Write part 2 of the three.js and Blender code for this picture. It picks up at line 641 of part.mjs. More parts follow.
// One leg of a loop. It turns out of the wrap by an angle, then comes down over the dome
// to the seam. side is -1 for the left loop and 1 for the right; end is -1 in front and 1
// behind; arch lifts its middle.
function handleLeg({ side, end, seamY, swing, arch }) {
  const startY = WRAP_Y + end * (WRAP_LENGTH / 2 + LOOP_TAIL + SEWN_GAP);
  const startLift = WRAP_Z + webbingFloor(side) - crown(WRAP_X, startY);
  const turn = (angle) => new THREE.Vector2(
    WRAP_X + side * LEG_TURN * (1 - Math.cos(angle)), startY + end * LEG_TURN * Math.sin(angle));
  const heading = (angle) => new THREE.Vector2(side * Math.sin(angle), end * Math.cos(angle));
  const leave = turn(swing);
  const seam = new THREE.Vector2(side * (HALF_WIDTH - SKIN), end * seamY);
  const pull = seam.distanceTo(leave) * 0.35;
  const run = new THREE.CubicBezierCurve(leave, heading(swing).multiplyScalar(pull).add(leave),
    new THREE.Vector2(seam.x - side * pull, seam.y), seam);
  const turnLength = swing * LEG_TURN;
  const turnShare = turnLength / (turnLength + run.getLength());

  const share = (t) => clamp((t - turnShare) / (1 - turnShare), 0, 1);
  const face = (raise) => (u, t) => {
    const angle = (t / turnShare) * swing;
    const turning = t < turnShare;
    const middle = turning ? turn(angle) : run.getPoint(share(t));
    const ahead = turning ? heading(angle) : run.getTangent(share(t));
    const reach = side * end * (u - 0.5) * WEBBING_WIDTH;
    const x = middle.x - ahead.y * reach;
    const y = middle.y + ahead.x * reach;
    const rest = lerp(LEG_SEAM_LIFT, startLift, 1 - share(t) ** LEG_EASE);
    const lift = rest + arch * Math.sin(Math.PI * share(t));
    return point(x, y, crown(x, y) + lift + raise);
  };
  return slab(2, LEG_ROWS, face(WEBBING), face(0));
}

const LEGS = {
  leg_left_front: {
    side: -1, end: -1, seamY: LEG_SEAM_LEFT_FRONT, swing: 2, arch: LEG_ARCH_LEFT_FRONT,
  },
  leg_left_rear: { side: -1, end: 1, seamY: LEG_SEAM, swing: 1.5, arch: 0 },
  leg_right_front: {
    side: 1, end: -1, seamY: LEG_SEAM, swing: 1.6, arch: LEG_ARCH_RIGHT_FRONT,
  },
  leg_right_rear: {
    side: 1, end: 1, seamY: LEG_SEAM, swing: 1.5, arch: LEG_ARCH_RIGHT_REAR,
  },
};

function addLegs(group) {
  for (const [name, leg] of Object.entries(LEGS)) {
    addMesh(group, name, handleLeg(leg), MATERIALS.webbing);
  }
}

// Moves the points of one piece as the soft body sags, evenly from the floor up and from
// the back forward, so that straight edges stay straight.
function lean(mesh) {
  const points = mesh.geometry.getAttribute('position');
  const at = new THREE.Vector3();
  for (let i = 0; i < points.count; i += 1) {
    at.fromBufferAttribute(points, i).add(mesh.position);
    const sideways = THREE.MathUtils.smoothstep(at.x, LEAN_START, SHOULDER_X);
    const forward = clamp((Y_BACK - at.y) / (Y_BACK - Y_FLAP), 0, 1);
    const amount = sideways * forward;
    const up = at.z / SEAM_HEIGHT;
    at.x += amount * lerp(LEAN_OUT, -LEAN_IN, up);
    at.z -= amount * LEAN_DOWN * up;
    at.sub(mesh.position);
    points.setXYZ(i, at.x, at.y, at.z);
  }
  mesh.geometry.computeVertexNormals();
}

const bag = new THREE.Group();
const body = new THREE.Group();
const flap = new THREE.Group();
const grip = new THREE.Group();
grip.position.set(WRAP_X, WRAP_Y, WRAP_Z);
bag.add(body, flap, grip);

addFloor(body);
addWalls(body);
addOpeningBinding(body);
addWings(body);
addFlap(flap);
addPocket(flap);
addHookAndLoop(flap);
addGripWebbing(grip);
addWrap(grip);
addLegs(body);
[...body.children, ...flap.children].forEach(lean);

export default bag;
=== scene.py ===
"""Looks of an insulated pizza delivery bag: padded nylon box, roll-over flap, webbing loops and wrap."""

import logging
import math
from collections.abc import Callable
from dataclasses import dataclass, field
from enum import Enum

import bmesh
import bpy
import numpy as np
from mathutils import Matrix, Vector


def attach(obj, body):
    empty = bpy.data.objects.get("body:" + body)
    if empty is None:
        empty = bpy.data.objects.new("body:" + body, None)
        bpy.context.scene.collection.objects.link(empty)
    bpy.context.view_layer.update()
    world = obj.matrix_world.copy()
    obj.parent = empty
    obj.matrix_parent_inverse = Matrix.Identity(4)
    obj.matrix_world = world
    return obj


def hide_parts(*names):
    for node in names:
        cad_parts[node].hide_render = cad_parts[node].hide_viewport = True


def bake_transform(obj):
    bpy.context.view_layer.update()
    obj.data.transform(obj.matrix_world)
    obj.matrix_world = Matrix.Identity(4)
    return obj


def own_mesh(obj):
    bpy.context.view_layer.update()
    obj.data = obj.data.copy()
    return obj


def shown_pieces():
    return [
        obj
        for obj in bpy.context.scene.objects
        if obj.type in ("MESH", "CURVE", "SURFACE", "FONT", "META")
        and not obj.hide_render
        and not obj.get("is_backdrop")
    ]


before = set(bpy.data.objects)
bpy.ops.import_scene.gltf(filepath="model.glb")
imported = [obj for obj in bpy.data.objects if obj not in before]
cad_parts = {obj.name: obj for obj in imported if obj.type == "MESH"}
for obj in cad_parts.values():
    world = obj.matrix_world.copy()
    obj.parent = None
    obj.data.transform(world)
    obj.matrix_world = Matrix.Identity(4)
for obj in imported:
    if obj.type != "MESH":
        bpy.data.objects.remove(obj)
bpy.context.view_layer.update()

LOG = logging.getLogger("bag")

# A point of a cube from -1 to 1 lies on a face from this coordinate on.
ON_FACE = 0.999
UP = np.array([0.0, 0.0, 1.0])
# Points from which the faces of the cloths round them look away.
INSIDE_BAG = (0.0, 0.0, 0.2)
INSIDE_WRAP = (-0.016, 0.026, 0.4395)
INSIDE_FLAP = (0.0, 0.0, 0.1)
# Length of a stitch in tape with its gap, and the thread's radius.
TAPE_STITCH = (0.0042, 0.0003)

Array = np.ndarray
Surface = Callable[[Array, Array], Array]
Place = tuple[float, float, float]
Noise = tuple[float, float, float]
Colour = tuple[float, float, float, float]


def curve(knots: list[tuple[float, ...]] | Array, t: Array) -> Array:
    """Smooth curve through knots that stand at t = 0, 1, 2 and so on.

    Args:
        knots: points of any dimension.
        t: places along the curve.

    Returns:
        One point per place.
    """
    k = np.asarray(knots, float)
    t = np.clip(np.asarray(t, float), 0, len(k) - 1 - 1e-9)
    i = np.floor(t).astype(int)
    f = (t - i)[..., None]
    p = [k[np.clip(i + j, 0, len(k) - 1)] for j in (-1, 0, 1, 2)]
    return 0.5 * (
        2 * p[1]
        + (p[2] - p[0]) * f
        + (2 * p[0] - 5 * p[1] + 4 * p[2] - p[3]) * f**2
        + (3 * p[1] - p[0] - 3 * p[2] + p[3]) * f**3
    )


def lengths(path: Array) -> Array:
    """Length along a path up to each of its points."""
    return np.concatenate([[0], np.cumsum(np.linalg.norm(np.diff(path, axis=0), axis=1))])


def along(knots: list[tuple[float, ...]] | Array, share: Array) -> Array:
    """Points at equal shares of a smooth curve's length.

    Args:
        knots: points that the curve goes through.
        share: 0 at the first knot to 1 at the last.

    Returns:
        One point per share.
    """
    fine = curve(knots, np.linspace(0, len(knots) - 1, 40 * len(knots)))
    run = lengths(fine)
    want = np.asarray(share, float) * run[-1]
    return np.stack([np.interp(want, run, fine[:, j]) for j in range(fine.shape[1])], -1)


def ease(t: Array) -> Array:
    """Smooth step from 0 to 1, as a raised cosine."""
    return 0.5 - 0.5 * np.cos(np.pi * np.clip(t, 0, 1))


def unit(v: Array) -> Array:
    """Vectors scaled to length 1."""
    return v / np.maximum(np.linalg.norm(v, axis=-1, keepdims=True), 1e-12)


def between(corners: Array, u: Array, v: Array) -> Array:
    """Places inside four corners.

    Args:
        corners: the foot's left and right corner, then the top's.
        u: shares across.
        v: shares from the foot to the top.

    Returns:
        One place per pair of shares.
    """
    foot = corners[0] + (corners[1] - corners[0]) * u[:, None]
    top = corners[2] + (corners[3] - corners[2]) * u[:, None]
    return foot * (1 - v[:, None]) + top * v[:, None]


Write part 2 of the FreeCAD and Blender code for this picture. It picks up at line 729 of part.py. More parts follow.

○ ○ ○ ○ ○

> _EXERCISE AIM_
State the number of lines in the data that include the string "names", and add nothing else.

> _CORRECT ANSWER_
2